Доброй памяти Яков Иванович Либих, лекарь, почил в 1814 году с миром в душе и с Господом в сердце. Жизнь его оборвалась на семидесятом году в Берлине, куда он ездил обучаться гомеопатии. Учившийся до столь преклонных лет, Яков Иванович, пожалуй, один из немногих мог носить с гордостью и достоинством звание вечного школяра. Кажется, в Берлине же он и был похоронен. Генерал Бекасов умер вскоре после Ватерлоо. Душа его, много лет болевшая за Россию, жаждавшая после Тильзита совершенного реванша, успокоилась наконец, — безмятежная, она покинула свой «обветшавший дом» и, сделав прощальный круг над величавым Петербургом, белой птицей улетела в Небеса. Так и тот гусарский офицер, кузен Ольги, что встретился Александру Модестовичу на берегу Березины и грозился докучать его семейству частыми визитами, покинул этот мир — погиб он в октябре 1813 года в Лейпцигском сражении, известном ещё как «Битва народов»...
Думается, многовато смертей для одной страницы! Но что поделаешь, смерть вписала в историю человечества и не такие страницы...
Любезный друг Карлуша Зихель сразу после окончания кампании вышел в отставку, женился, поселился в Дерпте. Они с Александром Модестовичем переписывались много лет. Зихель учился в университете математике.
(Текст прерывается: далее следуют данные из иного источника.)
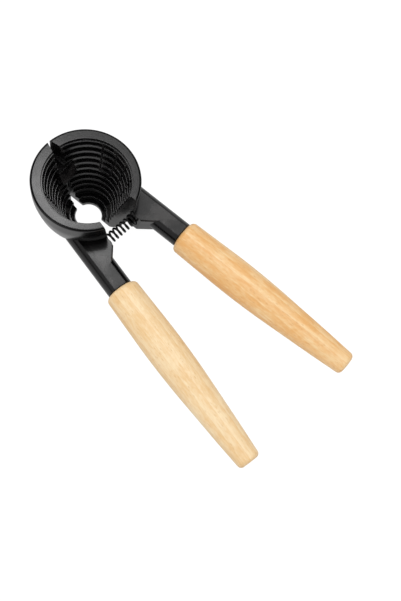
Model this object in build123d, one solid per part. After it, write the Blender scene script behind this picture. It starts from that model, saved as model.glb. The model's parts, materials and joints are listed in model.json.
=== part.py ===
from build123d import *
import math
import os

# Cone nutcracker: two cast half-funnel jaws on a hinge pin, a coil spring between their arms
# and a turned wooden handle on each arm. Millimetres, +Z up, funnel mouth up.
# +Y points to the hinge, the handles run towards -Y, and the right jaw is at +X.
# Everything is modelled about the hinge axis first, then moved so that the origin is at the
# bottom centre of the whole object as it rests, jaws open.

# --- driving dimensions -------------------------------------------------------------------

half_open = 7.2            # degrees each jaw swings from closed to open
funnel_height = 53.0
hinge_to_funnel = 23.1     # hinge axis to the funnel's outer axis
bore_offset = 1.0          # the ribbed bore sits this much further from the hinge

# cutting shapes run past the faces that they cut by the first, and past the whole jaw by the second
past = 1.0
far = 60.0

# outer wall of the funnel: radius against height
rim_r = 29.5
rim_edge = 1.4             # rounding of the rim's outer edge
wall_points = [(18.6, 6.0), (22.3, 14.0), (25.5, 23.0), (27.9, 32.0), (29.1, 40.0)]
wall_top_z = 46.0          # straight from here up to the rim
wall_lean = (1.0, 1.6)     # direction of the wall as it leaves the foot
foot_r = 15.2              # small end
foot_edge = 0.8

# ribbed bore: ring crests climb a cone from the small end to the mouth
mouth_r = 24.4
mouth_step_z = 51.6
mouth_ledge_r = 23.6
crest_first = (13.1, 10.9)
crest_rise = 4.7
crest_grow = 1.19
crest_count = 9
crest_flat = 0.35          # flat land on each crest
gutter_drop = 0.8          # the gutter behind a crest slopes down by this much
riser_undercut = 0.06      # each riser leans over its gutter by this much
floor_crest = (10.4, 5.6)
hole_r = 7.7
hole_z = 2.6               # height of the innermost ledge round the hole

# grooves that cut across the upper ring crests, by angle from the hinge
groove_angles = [64.0, 86.0, 107.0, 128.5]
groove_width = 1.1
groove_from_z = 27.0
groove_to_z = 51.0
groove_depth = 1.3
groove_reach = 2.0         # each groove's cutter starts this far inside the crests

# split between the jaws, as half gaps in the closed state
seam_gap = 0.15            # lips and hinge block
mouth_half_gap = 5.0       # handle side, at the rim
lip_top_z = 4.0            # below this the lips meet flat
slit_outer = 1.5           # hinge side, above the hinge block
slit_inner = 2.6
slit_taper = (30.1, 21.1)  # the slit widens between these distances from the funnel's axis

# hinge
block_half_width = 7.0
block_front = 6.6
block_back = 2.5
block_foot = 10.0          # reach of the block's foot towards the funnel's small end
block_foot_top = 5.0
barrel_r = 6.5
barrel_clearance = 0.35
knuckle_gap = 0.3
knuckle_low = 11.0         # top of the right jaw's lower knuckle
knuckle_high = 27.5        # bottom of the right jaw's upper knuckle
block_top = 38.5           # top of the upper knuckle
upper_half_width = 5.6     # the upper knuckle is square, with a flat front inside the bore
upper_front = 6.1          # at its top edge; the front follows the bore's slope below
upper_back = 9.4
upper_corner = 3.0
upper_fall = 2.4           # its top slopes down by this much towards the back
pocket_steps = 6           # swing positions used to shape the left jaw's pocket for it
pin_r = 2.0
pin_running = 0.05         # radial clearance in the right jaw's knuckles
pin_recess = 0.4
pin_top = 34.8             # the pin stops inside the upper knuckle, whose hole is blind
pin_end_gap = 0.3
pin_chamfer = 0.4

# arms
arm_z = 29.5               # height of the arms' and handles' mid-plane
arm_x = 13.55              # arm axis to the closed split plane
shank_r = 7.25
shank_flat = 6.3           # half the thickness over the flats
shank_edge = 0.8           # chamfer round the shank's end face
shank_end = 78.0           # hinge axis to the shank's end face at the wood
shank_start = 37.0
web_swell = 0.45           # at its inner face the web stands this far above the shank's flats
web_face = 1.7             # web's inner face to the closed split plane
web_corner = 54.5
web_end = (7.6, 62.0)      # where the web's slanted face meets the shank
web_tip_y = 66.3           # where the web's edge fades out at the middle of the shank's flat
web_root = 44.0            # the plate's straight inner face starts here, in the funnel's wall
web_root_x = 5.7           # further in, hidden by the wall, it starts this far from the split
web_overlap = 1.0          # the plate ends this far past the shank's axis
web_edge = 0.7
web_edge_reach = 6.0       # the chamfer on the plate's edges starts this far before web_root
web_corner_r = 1.0

# spring seats and spring
seat_y = 50.7
seat_r = 3.75
seat_depth = 3.8
seat_reach = 6.0           # the seat's cutter stands out of the web's face by this much
wire_r = 0.6
coil_r = 2.75              # to the middle of the wire
coil_turns = 8.15
coil_length = 21.3         # along the wire's middle, from end to end

# wooden handles
handle_length = 114.2
# turned outline: distance from the shank end, and radius
handle_points = [(2.6, 9.7), (20.0, 10.1), (38.0, 10.4), (57.0, 10.0), (77.0, 8.9),
                 (96.0, 7.75), (111.7, 6.6)]
nose_face_r = 7.8          # flat face at the shank end
butt_face_r = 4.0          # flat at the far end
nose_slope = (0.1, 1)      # direction of the outline at the first and last of its points
butt_slope = (-0.13, 1)
tang_r = 4.0
tang_length = 60.0
tang_tip = 0.8
tang_glue = 0.05
tang_room = 2.0


# --- helpers ------------------------------------------------------------------------------

def swing(shape):
    """Turns a shape of the right jaw from its closed place to its open place."""
    return Rot(0, 0, half_open) * shape


def revolved(points_or_face, y):
    """A body of revolution about a vertical axis at the given y."""
    return Pos(0, y, 0) * revolve(points_or_face, Axis.Z)


def box_between(x, y, z):
    """A box from three (low, high) pairs."""
    size = [high - low for low, high in (x, y, z)]
    centre = [(high + low) / 2 for low, high in (x, y, z)]
    return Pos(*centre) * Box(*size)


def upright(radius, z_low, z_high):
    """A vertical cylinder on the hinge axis."""
    return Pos(0, 0, (z_low + z_high) / 2) * Cylinder(radius, z_high - z_low)


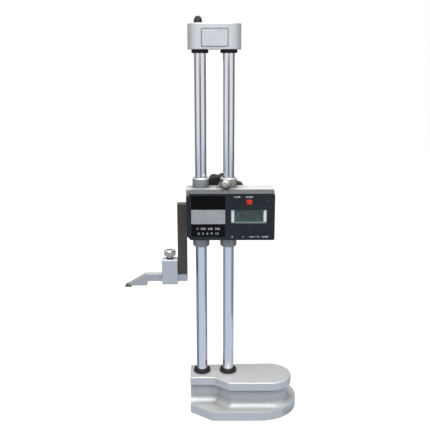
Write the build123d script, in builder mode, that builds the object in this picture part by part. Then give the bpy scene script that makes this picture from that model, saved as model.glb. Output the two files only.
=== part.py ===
"""Double-column digital height gauge with a rack feed wheel and a carbide scriber.

Millimetres, +Z up, +X along the pair of columns and +Y towards the feed wheel.
The origin is on the underside of the base, midway between the two columns.
"""

from build123d import *

import os
from math import atan2, cos, hypot, pi, radians, sin, tan

os.makedirs("parts", exist_ok=True)

# Clearances
seat_gap = 0.02  # pieces pressed or screwed into each other
running_gap = 0.05  # shafts and columns in their bushes
slide_gap = 0.15  # buttons, covers and other loose guides
tap_gap = 0.5  # left under a screw's end
pick_tolerance = 0.01  # for picking faces and edges by their height
cut_over = 1.0  # how far a cut runs out past the face it opens

# Columns
column_r = 7.0
column_pitch = 34.0
column_x = column_pitch / 2
column_seat = 14.0  # length of the full diameter inside the base
column_chamfer = 0.8
spigot_r = 5.0
column_grip = 22.0  # length of the column inside the top bracket

# Base
base_height = 49.0
base_left = -32.0
plate_thick = 10.4
plate_front = -35.4
plate_waist = -19.7
plate_back = 21.1
plate_back_left = 16.5
plate_right = 98.8
waist_start = -1.4
waist_end = 18.0
waist_start_r = 10.5
waist_end_r = 8.0
neck_front_inset = 8.0
neck_back_inset = 5.0
neck_end_inset = 5.0  # at the rounded right end
neck_end_r = 5.6  # the neck's outward corner below the end of the waist
neck_root_r = 9.0
flange_thick = 12.0
flange_half = 42.5  # the flange reaches this far in front of and behind the columns
flange_end_half = 21.2
flange_corner = -3.2
flange_corner_r = 5.6
flange_round_r = 50.0
flange_round_x = 57.0
flange_back_corner_r = 24.0
edge_r = 1.4
bolt_r = 3.0
bolt_head_r = 5.0
bolt_head_height = 6.0
bolt_socket_r = 2.5
bolt_socket_depth = 3.0
bolt_reach = 14.4  # length of the bolt inside the spigot
bolt_sink = 1.5  # the bolt heads lie this far above the underside
bolt_floor = 9.5  # metal between a bolt head and the spigot

# Rubber rings at the ends of the travel
lower_ring_r = 10.9
upper_ring_r = 10.1
ring_thick = 4.2
ring_edge_r = 1.7

# Top bracket
bracket_bottom = 459.3
bracket_height = 29.7
bracket_r = 14.5
plaque_width = 32.3
plaque_height = 21.6
plaque_x = 0.45
plaque_drop = 1.55  # middle of the plate below the middle of the bracket
plaque_sink = 0.3
plaque_thick = 0.6
plaque_corner_r = 2.0
dome_offset = 2.1  # the cap nut stands this far outside the left column's axis
dome_r = 5.4
dome_height = 8.4
dome_shoulder_r = 4.4
dome_shoulder_height = 4.9
dome_foot_lean = -0.3  # sideways per unit of rise
stud_r = 2.0
grub_sink = 1.0
grub_socket_r = 1.2
grub_socket_depth = 2.0

# Rack and pinions
module = 0.7
pinion_teeth = 12
pressure_angle = radians(20)
addendum = 0.8 * module
dedendum = 1.0 * module
backlash = 0.08
rack_depth = 5.3  # pitch line of the rack behind the column's axis
rack_width = 5.0
rack_back = 2.3  # rack stock behind the pitch line
rack_foot_gap = 23.0  # plain column between the base and the rack
rack_top_gap = 13.3  # plain column between the rack and the bracket
tooth_side_gap = 0.2  # the pinion teeth are narrower than the rack by this on each side
shaft_r = 2.5
encoder_drop_teeth = 7  # the encoder pinion is this many teeth below the feed pinion
flank_steps = 3
tooth_core = 0.9  # share of the root radius at which a tooth's outline starts

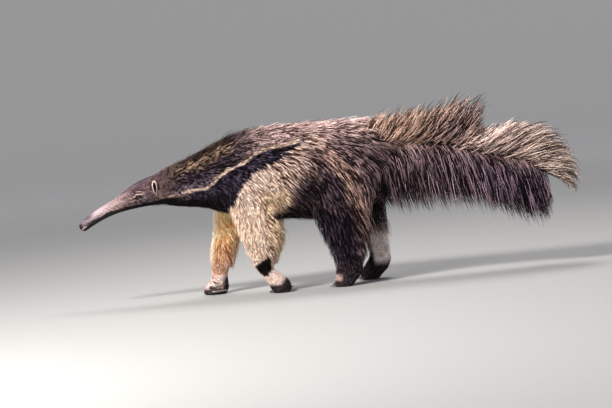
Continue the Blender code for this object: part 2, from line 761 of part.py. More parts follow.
def make_body(whole):
    """Neck, torso and tail, each with its locks."""
    head_point, head_normal = cut_plane("head")
    neck_point, neck_normal = cut_plane("neck")
    rump_point, rump_normal = cut_plane("torso")
    over_legs = (Vector((0, 0, LEG_CUT_Z + GAP)), Vector((0, 0, 1)))
    neck = body_part("neck", "neck brown", whole, "head", "neck")
    add_locks(neck, body_locks("neck", ((head_point, head_normal), (neck_point, -neck_normal))))
    torso = body_part("torso", "back brown", whole, "neck", "torso")
    clear = ((neck_point, neck_normal), (rump_point, -rump_normal), over_legs)
    add_locks(torso, body_locks("torso", clear))
    tail = body_part("tail", "tail brown", whole, "torso")
    clear = ((rump_point, rump_normal),)
    locks = tail_locks(UPPER_STREAMS, UPPER_LANES, 0.25, clear)
    locks += tail_locks(LOWER_STREAMS, LOWER_LANES, -0.15, clear)
    add_locks(tail, locks)


def centre_on_origin():
    """Moves the whole model so that its box is centred over the origin."""
    points = [v.co for part in bpy.data.objects for v in part.data.vertices]
    middle_x = (min(p.x for p in points) + max(p.x for p in points)) / 2
    middle_y = (min(p.y for p in points) + max(p.y for p in points)) / 2
    for part in bpy.data.objects:
        part.data.transform(Matrix.Translation((-middle_x, -middle_y, 0)))


def main():
    clear_scene()
    make_paws()
    legs, stubs = make_legs()
    whole = finished("whole", lofted(body_rings()), "back brown")
    apply_boolean(whole, "UNION", stubs)
    apply_boolean(whole, "DIFFERENCE", [grown(leg, GAP) for leg in legs])
    keep_largest(whole)
    make_head(whole)
    make_body(whole)
    bpy.data.objects.remove(whole)
    for leg in legs:
        add_locks(leg, leg_locks(leg.name, LEGS[leg.name]))
    centre_on_origin()


main()
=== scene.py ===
import math

import bmesh
import bpy
import numpy as np
from mathutils import Matrix, Vector
from mathutils.bvhtree import BVHTree
from mathutils.kdtree import KDTree


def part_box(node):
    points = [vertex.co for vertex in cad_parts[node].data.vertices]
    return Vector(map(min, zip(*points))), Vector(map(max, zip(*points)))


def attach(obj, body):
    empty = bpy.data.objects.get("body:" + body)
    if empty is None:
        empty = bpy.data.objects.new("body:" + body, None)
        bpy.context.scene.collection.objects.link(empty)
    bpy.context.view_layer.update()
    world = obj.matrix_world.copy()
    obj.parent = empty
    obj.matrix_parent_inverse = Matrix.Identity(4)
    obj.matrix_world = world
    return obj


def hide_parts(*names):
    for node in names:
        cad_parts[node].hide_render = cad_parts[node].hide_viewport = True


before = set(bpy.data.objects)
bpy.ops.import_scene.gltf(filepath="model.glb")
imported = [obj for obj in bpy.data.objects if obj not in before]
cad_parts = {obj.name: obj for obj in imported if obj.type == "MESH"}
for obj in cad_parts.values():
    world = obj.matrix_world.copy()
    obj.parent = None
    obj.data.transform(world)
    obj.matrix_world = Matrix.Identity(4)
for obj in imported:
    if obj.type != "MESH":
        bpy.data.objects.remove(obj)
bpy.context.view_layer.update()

# The skin. One hide over the whole animal, from the snout to the tip of the tail and down to the
# soles. It lies under the coat, and the body is drawn as ovals, each given by its top and its
# bottom in the side view, its half width, and the depth of the coat on top, below and aside.
BODY = np.array(
    (
        (-0.4935, 0.327, -0.4885, 0.310, 0.0095, 0.001, 0.001, 0.001),  # nose
        (-0.486, 0.339, -0.470, 0.304, 0.0160, 0.001, 0.001, 0.001),  # nostrils
        (-0.460, 0.359, -0.439, 0.320, 0.0198, 0.001, 0.001, 0.001),  # lips
        (-0.404, 0.392, -0.381, 0.3455, 0.0240, 0.002, 0.002, 0.002),  # fore snout
        (-0.340, 0.425, -0.312, 0.3645, 0.0308, 0.003, 0.003, 0.003),  # mid snout
        (-0.264, 0.472, -0.222, 0.375, 0.0460, 0.004, 0.005, 0.004),  # eyes
        (-0.192, 0.500, -0.150, 0.373, 0.0600, 0.007, 0.008, 0.006),  # ears
        (-0.112, 0.528, -0.062, 0.3595, 0.0770, 0.013, 0.011, 0.012),  # nape
        (-0.032, 0.556, 0.020, 0.345, 0.0980, 0.020, 0.016, 0.016),  # neck
        (0.087, 0.604, 0.090, 0.315, 0.1320, 0.028, 0.020, 0.020),  # chest
        (0.207, 0.638, 0.200, 0.298, 0.1580, 0.032, 0.018, 0.024),  # shoulder
        (0.350, 0.647, 0.350, 0.276, 0.1720, 0.034, 0.020, 0.028),  # ribs
        (0.500, 0.644, 0.500, 0.278, 0.1700, 0.036, 0.022, 0.030),  # loin
        (0.620, 0.641, 0.620, 0.300, 0.1580, 0.038, 0.026, 0.032),  # hips
        (0.700, 0.641, 0.700, 0.325, 0.1220, 0.050, 0.060, 0.038),  # rump
        (0.770, 0.650, 0.765, 0.250, 0.0980, 0.085, 0.225, 0.056),  # tail root
        (0.900, 0.672, 0.900, 0.238, 0.1000, 0.116, 0.249, 0.062),  # tail crest
        (1.030, 0.650, 1.030, 0.235, 0.0980, 0.135, 0.225, 0.066),  # tail middle
        (1.120, 0.560, 1.120, 0.212, 0.0950, 0.077, 0.225, 0.070),  # tail notch
        (1.210, 0.552, 1.210, 0.180, 0.0880, 0.102, 0.230, 0.070),  # tail fan
        (1.300, 0.545, 1.300, 0.160, 0.0760, 0.135, 0.216, 0.062),  # fan middle
        (1.370, 0.500, 1.370, 0.240, 0.0560, 0.126, 0.118, 0.048),  # fan end
        (1.425, 0.440, 1.425, 0.285, 0.0260, 0.075, 0.072, 0.024),  # tail end
    )
)
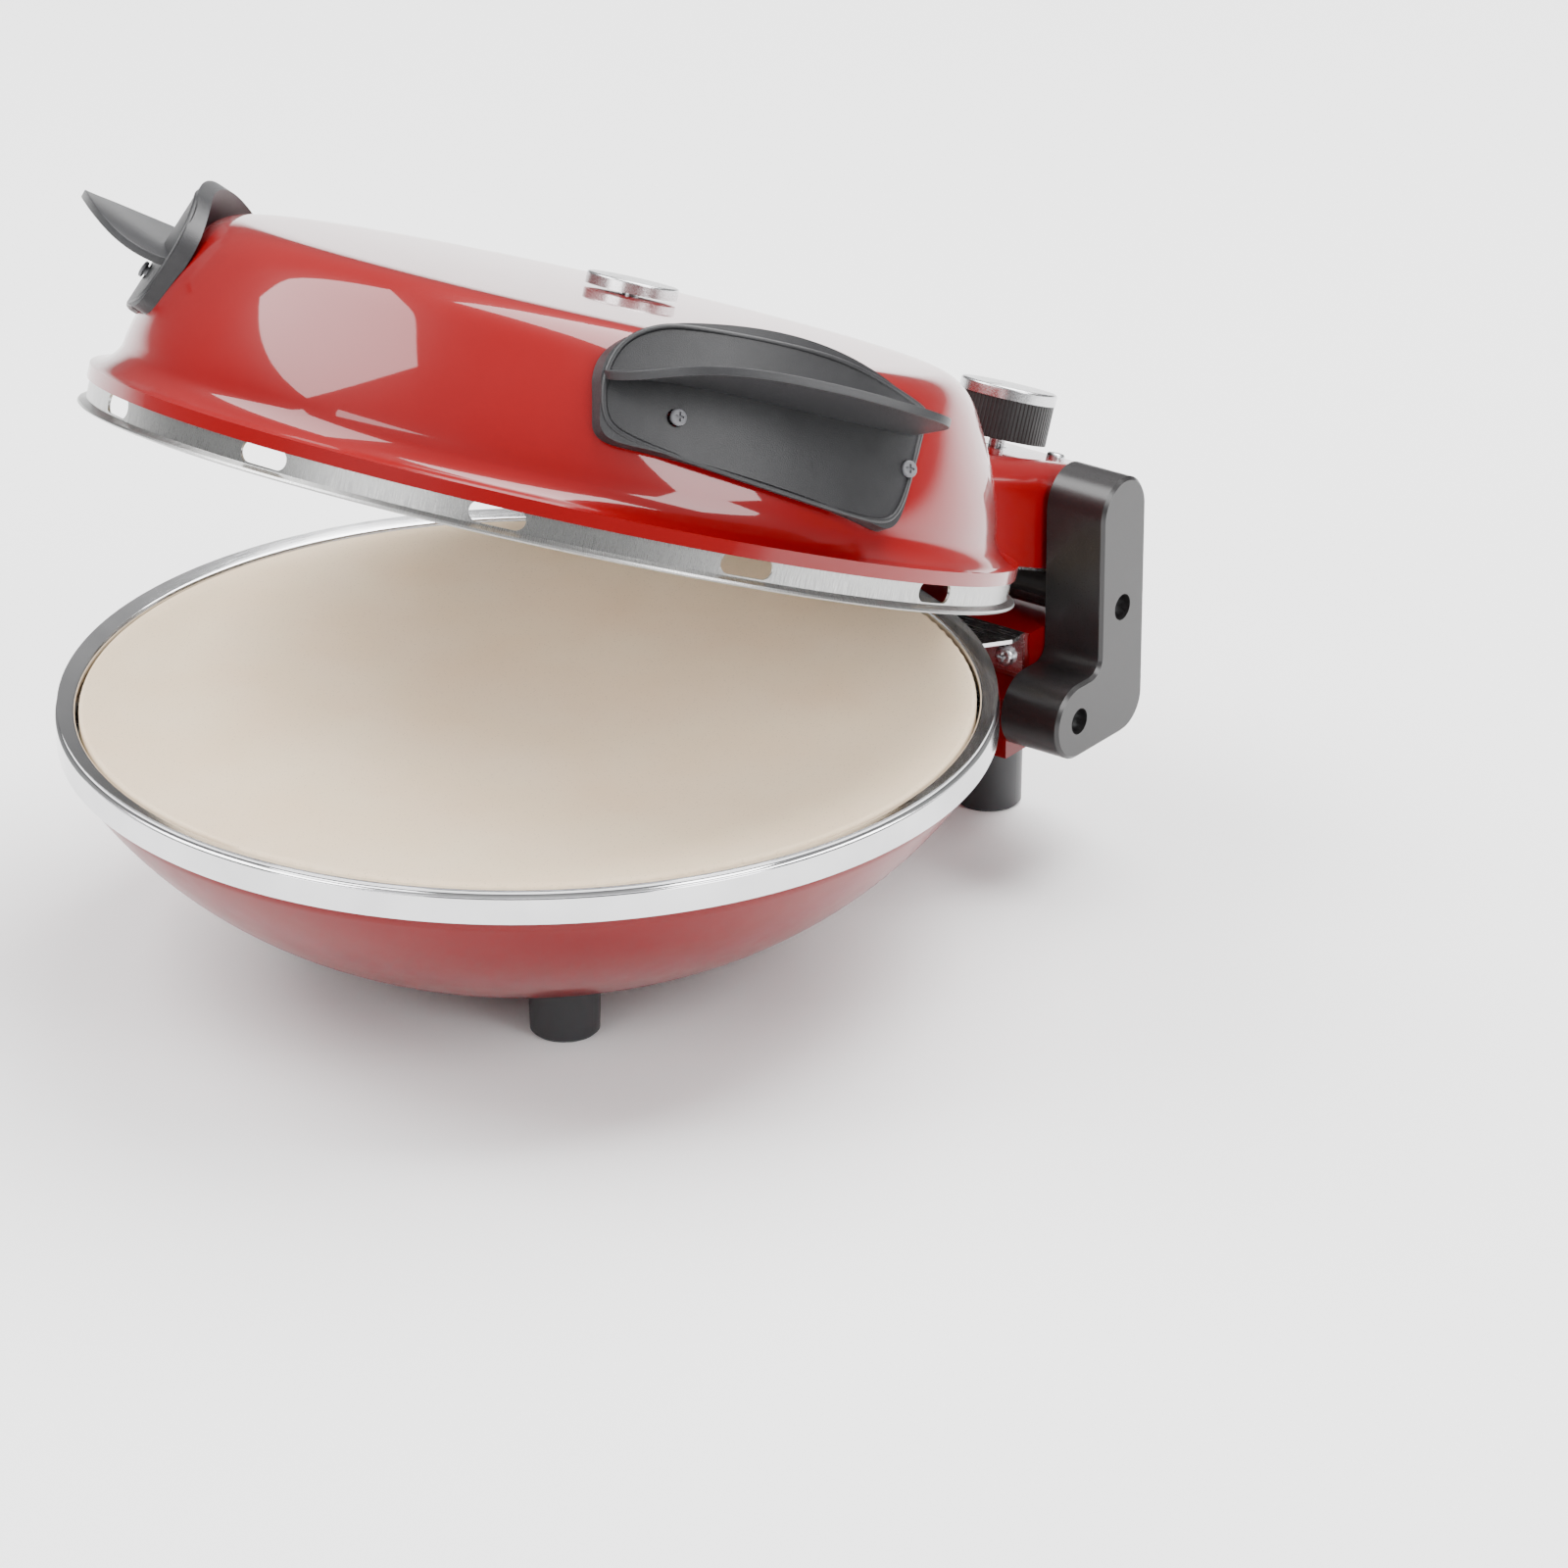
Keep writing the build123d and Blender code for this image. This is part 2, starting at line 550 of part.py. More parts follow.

После окончания факультета с головой ушёл в науку и оставил в ней свои след в виде правила Зихеля, которое старым математикам и военным, имеющим отношение к артиллерии, должно быть известно. Сочувствовал декабристам. Искренне ненавидел и политику, и персону государя-императора Николая. К концу жизни взялся писать мемуары.
Александр Модестович, от природы наделённый хорошим тонким умом, постоянно совершенствуя этот ум размышлением, а также чтением трудов медицинских, и философических, и духовных, проводя досуг в обществе весьма образованного родителя своего, достиг высокого внутреннего развития. Он мог бы, кажется, стать на ступеньку выше человека, лучшего из смертных, но не становился, — он чаще садился на край постели, добрый лекарь, и был с больными чуток и терпелив, и всегда на равных, и не прикрывал локтем лицо, когда в лицо ему кашляли, и не спасался надушенным платочком, когда чья-то рана дурно пахла. И со всяким был — любящий брат. Он умел прощать человеку его человеческое несовершенство — слабости, страсти, капризы, хитрости, какие-то провинности. Он мог даже не замечать этого человеческого. Но божественное в человеке он видел всегда. Он был настоящий лекарь.
В 1816 году Александр Модестович с оказией переслал в Шатильон Огюсту Дюплесси письма его сына. К ним приложил черепаховые шахматы, с которыми Черевичник-таки расстался, и сопроводительную записку следующего содержания:
«Господин Дюплесси!
Волею судеб в руки мне попали письма Вашего сына. Возвратить их Вам считаю своим долгом, и если не сделал этого до сих пор, то потому лишь, что не представлялось подходящего случая. Они, пусть хоть немного, утешат Вас в Вашем горе, как, хочу надеяться, утешит и знание того, что умер капрал Дюплесси достойно, не оскорбив мундира, не унизив своего имени, смело глядя в лицо смерти. Да будет ему пухом российская земля — как и многим тысячам других французских и русских героев!»